Vous parlez d’une diversité davantage centrée sur l’humain, qui part de l’humain : pouvez-vous nous donner un exemple ?
Pour les entreprises, cela signifie qu’au delà de se préoccuper de quotas de parité, de politiques d’inclusion, ou de chartes de diversité, il est important de se concentrer sur le niveau individuel, dans son expression la plus élémentaire. Cela suppose pour les organisations d’avoir les idées claires sur les traits de caractère, sur les éléments d’identité qu’elles souhaitent intégrer et attirer. Cela doit être le premier critère de recrutement et de promotion, les compétences techniques venant ensuite. S’il n’y a rien de simple, ce n’est pas non plus aussi compliqué que cela en a l’air. En effet, l’objectif, à savoir se préoccuper de chacun des employés, de leur identité et de leur personnalité, pour une multinationale de cent ou deux cent mille salariés semble infaisable.
À moins de se souvenir que ni les GAFA ni les BATX n’existent. Seuls existent les femmes et les hommes qui les dirigent, et les femmes et les hommes qui y travaillent. Il en va donc de la responsabilité des dirigeantes et des dirigeants de définir avec quels êtres humains ils ont envie de travailler, puis de recruter, de former et de promouvoir selon ces critères. Ainsi faisant, la diversité se développera de manière organique.

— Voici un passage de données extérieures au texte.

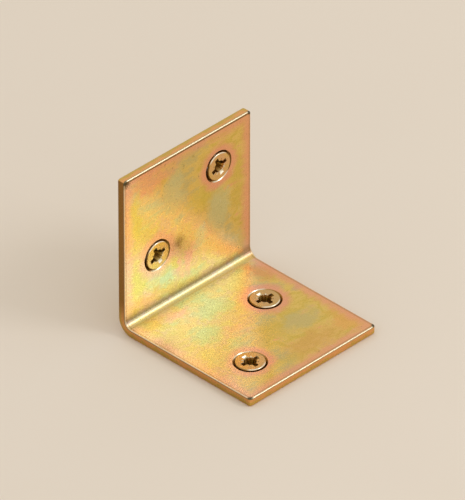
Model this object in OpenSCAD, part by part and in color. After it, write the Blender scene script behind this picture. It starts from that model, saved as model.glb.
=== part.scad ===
// Corner brace bracket: one sheet folded to a right angle, fixed by four countersunk wood screws.
// The fold runs along X. The shelf leg lies on z = 0 and reaches towards -Y. The upright leg rises
// along +Z and its wall face looks towards +Y. The origin is the middle of the two shelf holes.

/* [Bracket] */
// Width of both legs, along the fold
bracket_w = 40; // [34:1:60]
// Height of the upright leg above the shelf face
wall_leg = 41.5; // [38:0.5:80]
// Reach of the shelf leg from the wall face
shelf_leg = 41.5; // [38:0.5:80]
// Thickness of the sheet
sheet_t = 2.2; // [1.9:0.1:3]
// Inner radius of the fold
fold_r = 2.2; // [1:0.1:4]
// Radius of the corners at the free ends, in plan
corner_r = 0.7; // [0.5:0.1:3]
// Width of the broken edge round the visible faces
edge_break = 0.3; // [0.1:0.05:0.5]

/* [Screw holes] */
// Distance between the two holes of a leg, along the fold
hole_gap_along = 19.5; // [14:0.1:22]
// Distance between the two holes of a leg, away from the fold
hole_gap_out = 14.6; // [12:0.1:15]
// Distance from the back of the fold to the nearer hole
hole_near = 16.8; // [14:0.1:18]
// Diameter of a hole at the mounting face
hole_d = 4.5; // [4.3:0.1:4.8]
// Diameter of the countersink at the visible face
sink_d = 8; // [7.8:0.1:8.3]
// Cone angle of the countersink, which is wider than the head's
sink_angle = 105; // [100:1:110]

/* [Screws] */
// Overall length of a screw, head included
screw_len = 12; // [10:1:20]
// Diameter over the thread
thread_d = 4; // [3.5:0.1:4]
// Distance from the mounting face to where the thread has its full width
thread_start = 0.05; // [0.05:0.05:0.2]
// Length of the point
point_len = 3.6; // [2:0.2:5]
// Diameter of the head
head_d = 7; // [6.8:0.1:7.5]
// Height of the straight rim of the head
head_rim = 0.3; // [0.2:0.05:0.4]
// Cone angle of the head
head_angle = 90; // [88:1:94]
// Rise of a head above the place where it would touch the foot of its countersink
seat_gap = 0.05; // [0.02:0.01:0.1]
// Turn of the cross recess of the wall screws
wall_turn = 23; // [-45:1:45]
// Turn of the cross recess of the shelf screws
shelf_turn = -6; // [-45:1:45]

/* [Cross recess] */
// Width across two opposite wings
wing_span = 4.8; // [3.8:0.1:5]
// Thickness of a wing
wing_t = 1.05; // [0.7:0.05:1.1]
// Depth of the recess
recess_depth = 2.1; // [1.5:0.1:2.3]
// Width across two opposite wings at the bottom
wing_foot = 2.4; // [1.6:0.1:2.6]
// Diameter of the core of the recess at the top of the head
core_d = 2.4; // [1.6:0.1:2.6]
// Length of a small rib mark between the wings, across the head
rib_span = 3.9; // [3:0.1:4.2]
// Width and depth of a rib mark
rib_t = 0.25; // [0.15:0.05:0.3]

/* [Hidden] */
$fn = 96;
// Overshoot of a cutting tool beyond the face that it cuts
over = 1;
bend_out = fold_r + sheet_t;
wall_face_y = hole_near + hole_gap_out / 2;
head_slope = tan(head_angle / 2);
sink_slope = tan(sink_angle / 2);
sink_h = (sink_d - hole_d) / 2 / sink_slope;
head_top = sheet_t - sink_h + (head_d - hole_d) / 2 / head_slope + head_rim + seat_gap;
thread_top = -head_top - thread_start;
// Radius of the neck, where the slope at the thread's start meets the head's cone
neck_r = (thread_top + thread_d / 2 + head_rim + head_d / 2 / head_slope) / (1 + 1 / head_slope);
core_foot_d = core_d * wing_foot / wing_span;
sheet_colour = [0.80, 0.66, 0.34];
screw_colour = [0.85, 0.62, 0.34];

// Places its children on the upright leg: x along the fold, y away from it, z towards the room
module on_wall_leg() {
    translate([0, wall_face_y, bend_out]) rotate([90, 0, 0]) children();
}

// Places its children on the shelf leg, which is the same leg turned about the fold
module on_shelf_leg() {
    translate([0, wall_face_y - bend_out, 0]) rotate([0, 0, 180]) children();
}

// Places its children at the two holes of a leg, at the mounting face
module at_holes() {
    near = hole_near - bend_out;
    translate([-hole_gap_along / 2, near, 0]) children();
    translate([hole_gap_along / 2, near + hole_gap_out, 0]) children();
}

// Plan of a leg, from the end of the fold to its free end
module leg_plan(length) {
    translate([-bracket_w / 2, 0]) square([bracket_w, length - corner_r]);
    translate([corner_r - bracket_w / 2, 0]) square([bracket_w - 2 * corner_r, length]);
    for (side = [-1, 1])
        translate([side * (bracket_w / 2 - corner_r), length - corner_r]) circle(r = corner_r);
}

// Section of the tool that breaks an edge, with the edge at the origin and the face below y = 0
module edge_section() {
    polygon([[-edge_break, 0], [0, -edge_break], [over, -edge_break], [over, over], [-edge_break, over]]);
}

// Tool that breaks the edges of a leg round its visible face
module edge_tool(length) {
    side_len = length - corner_r + over;
    corner_x = bracket_w / 2 - corner_r;
    for (flip = [0, 1])
        mirror([flip, 0, 0])
            translate([bracket_w / 2, length - corner_r, 0])
                rotate([90, 0, 0]) linear_extrude(side_len) edge_section();
    for (flip = [0, 1])
        mirror([flip, 0, 0])
            translate([corner_x, length - corner_r, 0])
                rotate_extrude(angle = 90) translate([corner_r, 0]) edge_section();
    translate([-corner_x, length, 0])
        rotate([90, 0, 90]) linear_extrude(2 * corner_x) edge_section();
}

// Countersunk screw hole, from the mounting face at z = 0 to the visible face
module screw_hole() {
    translate([0, 0, -over]) cylinder(h = sheet_t + 2 * over, d = hole_d);
    translate([0, 0, sheet_t - sink_h])
        cylinder(h = sink_h + over, d1 = hole_d, d2 = sink_d + 2 * over * sink_slope);
}

module leg(length) {
    difference() {
        linear_extrude(sheet_t) leg_plan(length);
        translate([0, 0, sheet_t]) edge_tool(length);
        at_holes() screw_hole();
    }
}

// Quarter turn of the sheet between the legs, with both of its side edges broken inside
module fold() {
    half = bracket_w / 2;
    translate([0, wall_face_y - bend_out, bend_out])
        rotate([0, 90, 0])
            rotate_extrude(angle = 90)
                polygon([
                    [fold_r, edge_break - half],
                    [fold_r + edge_break, -half],
                    [bend_out, -half],
                    [bend_out, half],
                    [fold_r + edge_break, half],
                    [fold_r, half - edge_break]
                ]);
}

module bracket() {
    color(sheet_colour) {
        on_wall_leg() leg(wall_leg - bend_out);
        on_shelf_leg() leg(shelf_leg - bend_out);
        fold();
    }
}

// One wing pair of the cross recess, with the top of the head at z = 0
module wing_pair() {
    rotate([90, 0, 0])
        linear_extrude(wing_t, center = true)
            polygon([
                [-wing_span / 2, over],
                [-wing_span / 2, 0],
                [-wing_foot / 2, -recess_depth],
                [wing_foot / 2, -recess_depth],
                [wing_span / 2, 0],
                [wing_span / 2, over]
            ]);
}

module cross_recess() {
    for (turn = [0, 90])
        rotate([0, 0, turn]) wing_pair();
    translate([0, 0, -recess_depth]) cylinder(h = recess_depth, d1 = core_foot_d, d2 = core_d);
    for (turn = [45, 135])
        rotate([0, 0, turn])
            translate([-rib_span / 2, -rib_t / 2, -rib_t]) cube([rib_span, rib_t, rib_t + over]);
}

// Screw with the top of its head at z = 0 and its point below. The thread is its outer cylinder.
module screw(turn) {
    difference() {
        rotate_extrude()
            polygon([
                [0, 0],
                [head_d / 2, 0],
                [head_d / 2, -head_rim],
                [neck_r, thread_top + thread_d / 2 - neck_r],
                [thread_d / 2, thread_top],
                [thread_d / 2, point_len - screw_len],
                [0, -screw_len]
            ]);
        rotate([0, 0, turn]) cross_recess();
    }
}

// The two screws of a leg, in their countersinks, with their heads a little proud
module leg_screws(turn) {
    at_holes() translate([0, 0, head_top]) screw(turn);
}

module wall_screws() {
    color(screw_colour) on_wall_leg() leg_screws(wall_turn);
}

module shelf_screws() {
    color(screw_colour) on_shelf_leg() leg_screws(shelf_turn);
}

bracket();
wall_screws();
shelf_screws();
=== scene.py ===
import math

import bmesh
import bpy
from mathutils import Matrix, Vector
from mathutils.geometry import delaunay_2d_cdt


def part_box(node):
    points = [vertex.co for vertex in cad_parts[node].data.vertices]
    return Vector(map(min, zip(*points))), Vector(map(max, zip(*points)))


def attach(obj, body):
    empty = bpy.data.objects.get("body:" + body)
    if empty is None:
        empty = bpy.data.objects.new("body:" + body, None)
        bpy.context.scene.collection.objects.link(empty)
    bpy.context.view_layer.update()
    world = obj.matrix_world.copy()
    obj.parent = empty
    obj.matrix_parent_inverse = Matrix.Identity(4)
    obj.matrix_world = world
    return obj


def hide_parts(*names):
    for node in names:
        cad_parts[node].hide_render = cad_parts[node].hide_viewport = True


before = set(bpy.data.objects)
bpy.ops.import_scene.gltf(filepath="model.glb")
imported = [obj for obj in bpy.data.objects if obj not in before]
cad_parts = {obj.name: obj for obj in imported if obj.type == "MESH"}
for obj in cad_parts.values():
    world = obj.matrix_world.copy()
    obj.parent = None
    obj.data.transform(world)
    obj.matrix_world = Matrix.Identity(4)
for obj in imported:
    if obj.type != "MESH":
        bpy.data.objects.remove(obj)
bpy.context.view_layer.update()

# Sizes of the sheet, in metres
MM = 0.001
SHEET_LOW, SHEET_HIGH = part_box("bracket")
WIDTH = SHEET_HIGH.x - SHEET_LOW.x
WALL_Y = SHEET_HIGH.y
FRONT_Y = SHEET_LOW.y
TOP_Z = SHEET_HIGH.z
SHEET_T = 2.2 * MM
FOLD_R = 2.2 * MM
BEND_OUT = FOLD_R + SHEET_T
FOLD_Y = WALL_Y - BEND_OUT
CORNER_R = 0.7 * MM
VISIBLE_BREAK = 0.24 * MM
BREAK_SOFT = 0.09 * MM
BREAK_SINK = 0.035 * MM
BACK_ROUND = 0.45 * MM
HOLE_ROUND = 0.12 * MM
FOLD_FLARE = 0.3 * MM
FLARE_REACH = 2.5 * MM
FLARE_NIL = 0.4

# Sizes of the holes and screws, in metres
HOLE_GAP_ALONG = 19.5 * MM
HOLE_GAP_OUT = 14.6 * MM
HOLE_NEAR = 16.8 * MM
HOLE_R = 2.25 * MM
SINK_R = 4 * MM
SINK_HALF = math.radians(52.5)
SINK_DEPTH = (SINK_R - HOLE_R) / math.tan(SINK_HALF)
LIP = 0.13 * MM
SEAT_GAP = 0.05 * MM
HEAD_R = 3.5 * MM
HEAD_RIM = 0.3 * MM
HEAD_ROUND = 0.2 * MM
HEAD_TOP = SHEET_T - SINK_DEPTH + HEAD_R - HOLE_R + HEAD_RIM + SEAT_GAP
NECK_R = 1.5 * MM
CREST_R = 2 * MM
CORE_R = 1.32 * MM
PITCH = 1.8 * MM
THREAD_START = 2.7 * MM
SCREW_LEN = 12 * MM
POINT_LEN = 3.6 * MM
NECK_SOFT = 0.1 * MM
TIP_R = 0.01 * MM
WALL_TURN = math.radians(23)
SHELF_TURN = math.radians(-6)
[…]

En publiant une offre d’emploi de type « recherche informaticien », vous prenez le risque d’accentuer un phénomène de reproduction sociale, la filière étant aujourd’hui, en tout cas en France, majoritairement masculine. En revanche, publier une offre d’emploi de type « recherche empathique, désireux de changer la vie de ses collègues en proposant un service informatique d’excellence et des solutions innovantes et adaptées aux problèmes techniques, attitude primordiale, compétences techniques pouvant être acquises sur le poste » peut élargir le vivier de candidats et de candidates intéressés par le poste, et en conséquence favoriser la diversité des recrutements et donc de l’entreprise dans son ensemble. C’est un exemple simple, voire simpliste, mais qui illustre à mon sens la nécessité d’aborder la question de la diversité par le prisme de la personne humaine.